** What is required **
Count each line below that has "scene" anywhere in it. Answer with the total alone.

** Data shown **
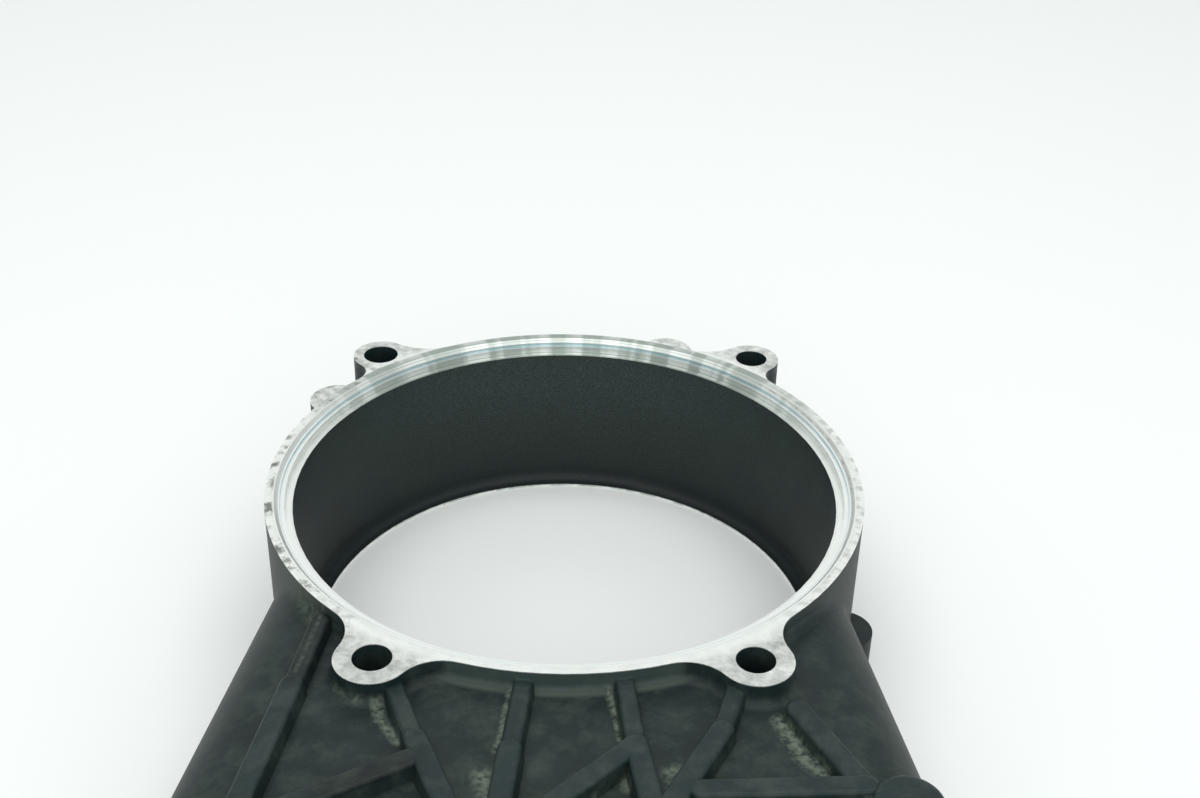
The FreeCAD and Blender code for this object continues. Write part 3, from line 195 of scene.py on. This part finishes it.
# dust and old oil, caught along the feet of the ribs and of the ring, mostly on their left;
# each mark has its start, its end and half its width
floor_marks = [
    ((-47.8, -87.4), (-45.0, -97.9), 2.2), ((-45.0, -97.9), (-40.1, -105.9), 1.8),
    ((-55.8, -87.5), (-50.9, -91.1), 2.4), ((-13.4, -85.5), (-15.6, -105.0), 1.3),
    ((-15.6, -105.0), (-16.7, -108.8), 1.2), ((11.2, -87.6), (12.1, -93.5), 1.5),
    ((12.1, -93.5), (13.5, -104.8), 1.1), ((17.2, -110.9), (15.2, -120.4), 2.8),
    ((-33.7, -110.2), (-31.1, -122.9), 2.6), ((-19.0, -117.0), (-17.4, -124.0), 4.0),
    ((3.5, -118.3), (5.5, -124.0), 3.4), ((26.0, -115.8), (28.0, -124.0), 4.0),
    ((53.3, -98.2), (57.0, -110.0), 3.4), ((57.0, -110.0), (61.3, -115.6), 3.4),
]
crest_marks = [
    ((-63.5, -60.1), (-67.2, -85.1), 0.9), ((-76.0, -41.0), (-69.2, -52.7), 3.4),
    ((-72.0, -48.0), (-66.5, -60.0), 3.4),
]
broken = add("MapRange", add("TexNoise", spot, 1 / 1.6, 4.0, 0.6), 0.34, 0.6)
low_floor = add(
    "MULTIPLY",
    add("MapRange", z, floor_level + 3.2, floor_level + 0.5),
    add("MapRange", z, floor_level - 2.5, floor_level - 1.5),
    add("MapRange", y, -80.0, -84.0),
)
floor_dust = add("MULTIPLY", add("MAXIMUM", *[streak(*mark) for mark in floor_marks]), broken)
crest_dust = add("MULTIPLY", add("MAXIMUM", *[streak(*mark) for mark in crest_marks]), broken, 0.36)
ring_foot = add(
    "MULTIPLY", add("MapRange", reach, ring_radius + 2.4, ring_radius + 1.2),
    add("MapRange", reach, ring_radius + 0.2, ring_radius + 0.8), 0.3,
)
film = add("MapRange", add("TexNoise", spot, 1 / 7.0, 6.0, 0.72), 0.46, 0.76)
thin_dust = add("MULTIPLY", film, add("MapRange", y, -45.0, -80.0), 0.19)
foot_dust = add("MULTIPLY", low_floor, add("MAXIMUM", floor_dust, ring_foot))
dust = add("MULTIPLY", add("MAXIMUM", foot_dust, thin_dust, crest_dust), coated)

coat_colour = linear("#182524")
for share, colour in [
    (add("MULTIPLY", add("MapRange", clouds, 0.4, 0.72), 0.8), linear("#253330")),
    (add("MULTIPLY", rib_tops, 0.6), linear("#1a2b2c")),
    (add("MAXIMUM", add("MULTIPLY", low_crest, 0.85), left_diagonal), linear("#0f1a19")),
    (add("MULTIPLY", lit_front_wall, 0.85), linear("#404e4b")),
    (lit_bore_back, speckled_lit_coat),
    (add("MULTIPLY", bore_foot, 0.55), linear("#0f1817")),
    (add("MULTIPLY", dust, 0.65), linear("#7b8878")),
]:
    coat_colour = add("Mix", share, coat_colour, colour, data_type="RGBA")

# bare metal: grey stains on the outer band, mostly at both sides, and on the pads; a brown line on the right
# of the lead-in; a pale blue painted reflection on the upper step's wall; rings left by the turning tool, drawn
# 1.5 mm wide to show; and painted glare at the back: streaks left bright, with painted darker metal between
# them
left_stains = add(
    "MULTIPLY", add("MapRange", x, -45.0, -70.0), add("MapRange", blotches, 0.46, 0.64),
    add("MapRange", clouds, 0.36, 0.52), 0.9,
)
right_stains = add("MULTIPLY", add("MapRange", x, 45.0, 70.0), add("MapRange", blotches, 0.45, 0.65), 0.4)
rim_stains = add("MULTIPLY", add("MapRange", reach, 87.0, 92.0), add("MapRange", patches, 0.25, 0.7), 0.68)
pad_stains = add("MULTIPLY", add("MapRange", patches, 0.3, 0.7), pad_tops, 0.6)
worn = add("MapRange", patches, 0.4, 0.7)
stains = add("MAXIMUM", left_stains, right_stains, rim_stains, pad_stains, add("MULTIPLY", worn, 0.12))
outer_band = add("MULTIPLY", add("MapRange", reach, lead_in_radius, lead_in_radius + 0.5), stains)
brown_line = add(
    "MULTIPLY", between(reach, lead_in_radius - 0.9, lead_in_radius - 0.6),
    add("MapRange", x, 52.0, 66.0), add("MapRange", y, -30.0, -10.0), worn, 0.6,
)
# painted reflection: a pale blue glint on the upper step's wall
upper_step = add(
    "MULTIPLY", between(reach, upper_step_radius - 0.05, upper_step_radius + 0.05), ring_steps, 0.5,
)
back = add("MULTIPLY", add("MapRange", y, 30.0, 65.0), add("MapRange", reach, ring_radius + 0.4, ring_radius))
tool_rings = add("TexNoise", add("MULTIPLY", add("ADD", reach, z), 1 / 1.5), 1.0, 2.0, noise_dimensions="1D")
ring_strength = add("ADD", add("MULTIPLY", back, 0.5), 0.12)
fine_rings = add("MULTIPLY", add("MapRange", tool_rings, 0.48, 0.6), ring_steps, ring_strength)
# painted glare: the back of the face is painted darker except along these streaks, which stay bright
glare = add("TexNoise", add("MULTIPLY", add("ARCTAN2", y, x), 7.0), 1.0, 2.0, 0.6, noise_dimensions="1D")
off_glare = add("MapRange", glare, 0.56, 0.46)
past_lead_in = add("MapRange", reach, lead_in_radius - 0.3, lead_in_radius + 0.1)
shade_between_glare = add("MULTIPLY", back, add("ADD", off_glare, past_lead_in), 0.55)
bare_colour = linear("#f0f4f1")
for share, colour in [
    (outer_band, linear("#787d77")), (fine_rings, linear("#86938a")), (shade_between_glare, linear("#a0aba3")),
    (brown_line, linear("#8d7a50")), (upper_step, linear("#b4d6e4")),
]:
    bare_colour = add("Mix", share, bare_colour, colour, data_type="RGBA")

# relief: the powder's tooth is 0.7 mm wide here, three times the real one, to show in the picture;
# the turned faces have feed lines 0.35 mm apart
feed_lines = add("TexNoise", add("MULTIPLY", reach, 1 / 0.35), 1.0, 2.0, noise_dimensions="1D")
fine_tooth = add("MULTIPLY", add("TexNoise", spot, 1 / 0.7, 2.0), 0.9)
orange_peel = add("MULTIPLY", add("TexNoise", spot, 1 / 4.0, 2.0), 1.4)
tooth = add("ADD", fine_tooth, orange_peel)
relief = add("ADD", add("MULTIPLY", tooth, coated), add("MULTIPLY", feed_lines, bare, 0.25))
coat_roughness = add("ADD", add("MULTIPLY", rib_tops, -0.08), add("MULTIPLY", dust, 0.3), 0.52)
bare_roughness = add(
    "ADD", add("MULTIPLY", outer_band, 0.25), add("MULTIPLY", ring_steps, 0.12),
    add("MULTIPLY", add("ADD", smears, 0.5), 0.32),
)
dress(
    ["cover_casting"],
    Base_Color=add("Mix", bare, coat_colour, bare_colour, data_type="RGBA"),
    Metallic=bare,
    Roughness=add("ADD", add("MULTIPLY", bare, bare_roughness), add("MULTIPLY", coated, coat_roughness)),
    Specular_IOR_Level=0.26,
    Normal=add("Bump", Height=relief, Strength=0.4, Distance=0.12 * MM),
)


# Mainshaft ball bearing, rings and balls.
# They are through-hardened chrome steel, ground bright; grinding leaves fine lines round the rings,
# which the eye sees as a soft streak in the gloss.
open_material("ground bearing steel")
grinding = add("TexNoise", add("MULTIPLY", reach_from(shaft_axis), 1 / 0.3), 1.0, 3.0, noise_dimensions="1D")
handled = add("TexNoise", spot, 1 / 6.0, 3.0)
smudges = add("MULTIPLY", handled, 0.3)
dress(
    ["bearing_outer_ring", "bearing_inner_ring", "bearing_balls"],
    Base_Color=add("Mix", smudges, linear("#c9ccce"), linear("#8e9294"), data_type="RGBA"),
    Metallic=1.0,
    Roughness=add("ADD", add("MULTIPLY", handled, 0.15), 0.14),
    Normal=add("Bump", Height=grinding, Strength=0.15, Distance=0.05 * MM),
)


# Ball cage and the case of the oil seal.
# Both are pressed from thin mild steel strip, so they are greyer than the bearing,
# with a dull oily finish and faint mottling from the rolling mill.
open_material("pressed mild steel")
mottle = add("TexNoise", spot, 1 / 2.0, 4.0, 0.6)
dress(
    ["bearing_cage", "seal_case"],
    Base_Color=add("Mix", mottle, linear("#74736f"), linear("#9b9a96"), data_type="RGBA"),
    Metallic=1.0,
    Roughness=add("ADD", add("MULTIPLY", mottle, 0.2), 0.3),
    Normal=add("Bump", Height=mottle, Strength=0.2, Distance=0.05 * MM),
)


# Retaining ring under the bearing and the garter spring of the seal.
# They are spring steel with a dark phosphate skin, dry and slightly patchy.
open_material("phosphated spring steel")
skin = add("TexNoise", spot, 1 / 1.5, 4.0, 0.6)
dress(
    ["bearing_retaining_ring", "seal_spring"],
    Base_Color=add("Mix", skin, linear("#2b2b2d"), linear("#4a4a4c"), data_type="RGBA"),
    Metallic=0.8,
    Roughness=add("ADD", add("MULTIPLY", skin, 0.2), 0.4),
)


# Lip of the oil seal.
# It is nitrile rubber moulded on the case: matt black, with the faint bloom that old rubber has.
open_material("moulded nitrile rubber")
bloom = add("TexNoise", spot, 1 / 3.0, 4.0, 0.6)
dress(
    ["seal_lip"],
    Base_Color=add("Mix", bloom, linear("#141414"), linear("#2a2a29"), data_type="RGBA"),
    Roughness=add("ADD", add("MULTIPLY", bloom, 0.15), 0.6),
)


# Bushing of the starter shaft.
# It is pressed and sintered from bronze powder and soaked in oil, so its brown skin is finely pitted.
open_material("sintered bronze")
pores = add("TexNoise", spot, 1 / 0.8, 3.0, 0.7)
dress(
    ["starter_shaft_bushing"],
    Base_Color=add("Mix", pores, linear("#6d4a26"), linear("#b98b52"), data_type="RGBA"),
    Metallic=1.0,
    Roughness=add("ADD", add("MULTIPLY", pores, 0.25), 0.3),
    Normal=add("Bump", Height=pores, Strength=0.25, Distance=0.05 * MM),
)


# Floor and light of the studio.
# A white table stands in a white room. A broad soft lamp hangs above the cover and pale panels stand
# round it: the back one gives the ring its glare, the others fill the walls and the shadows.
table_mesh = bpy.data.meshes.new("white_table")
span = 3.0
corners = [(-span, -span), (span, -span), (span, span), (-span, span)]
table_mesh.from_pydata([(across, along, box_low.z) for across, along in corners], [], [(0, 1, 2, 3)])
table = bpy.data.objects.new("white_table", table_mesh)
bpy.context.scene.collection.objects.link(table)
open_material("white painted table")
feed(shader.inputs["Base Color"], linear("#f1f5f3"))
feed(shader.inputs["Roughness"], 0.5)
table_mesh.materials.append(material)

world = bpy.data.worlds.new("white studio")
world.use_nodes = True
background = world.node_tree.nodes["Background"]
feed(background.inputs["Color"], linear("#f9fdfc"))
feed(background.inputs["Strength"], 0.40)
bpy.context.scene.world = world
bpy.context.scene.view_settings.view_transform = "Standard"

# each lamp has its name, width and height in metres, power in watts and place; it faces the ring
for name, width, height, power, position in [
    ("overhead_softbox", 1.9, 1.5, 17.0, (0.0, -0.15, 1.5)),
    ("back_panel", 1.8, 0.9, 4.2, (0.0, 1.6, 1.15)),
    ("low_back_panel", 4.0, 0.5, 2.8, (0.0, 1.7, 0.3)),
    ("left_panel", 1.2, 1.0, 1.8, (-1.5, 0.3, 0.8)),
    ("right_panel", 1.2, 1.0, 1.8, (1.5, 0.3, 0.8)),
    ("front_panel", 2.2, 1.0, 12.0, (0.1, -1.5, 0.7)),
]:
    lamp = bpy.data.lights.new(name, "AREA")
    lamp.shape = "RECTANGLE"
    lamp.size, lamp.size_y = width, height
    lamp.energy = power
    holder = bpy.data.objects.new(name, lamp)
    holder.location = position
    holder.rotation_euler = (-Vector(position)).to_track_quat("-Z", "Y").to_euler()
    bpy.context.scene.collection.objects.link(holder)


# Camera of the photograph.
# Its place, angles and lens come from the fit to the ring's ellipses and the lug holes.
# It looks down over the front of the ring into the bore, with everything in focus.
yaw, pitch, roll = math.radians(1.57), math.radians(31.04), math.radians(1.39)
eye = Vector((-1.1, -390.0, 265.7)) * MM
lens_pixels, picture_pixels, sensor_width = 1584, 1200, 36.0
forward = Vector((math.sin(yaw) * math.cos(pitch), math.cos(yaw) * math.cos(pitch), -math.sin(pitch)))
level = Vector((math.cos(yaw), -math.sin(yaw), 0.0))
upward = level.cross(forward)
right = level * math.cos(roll) + upward * math.sin(roll)
upward = upward * math.cos(roll) - level * math.sin(roll)
lens = bpy.data.cameras.new("photo_camera")
lens.sensor_width = sensor_width
lens.lens = sensor_width * lens_pixels / picture_pixels
camera = bpy.data.objects.new("photo_camera", lens)
camera.matrix_world = Matrix.Translation(eye) @ Matrix((right, upward, -forward)).transposed().to_4x4()
bpy.context.scene.collection.objects.link(camera)
bpy.context.scene.camera = camera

** Result for this task **
7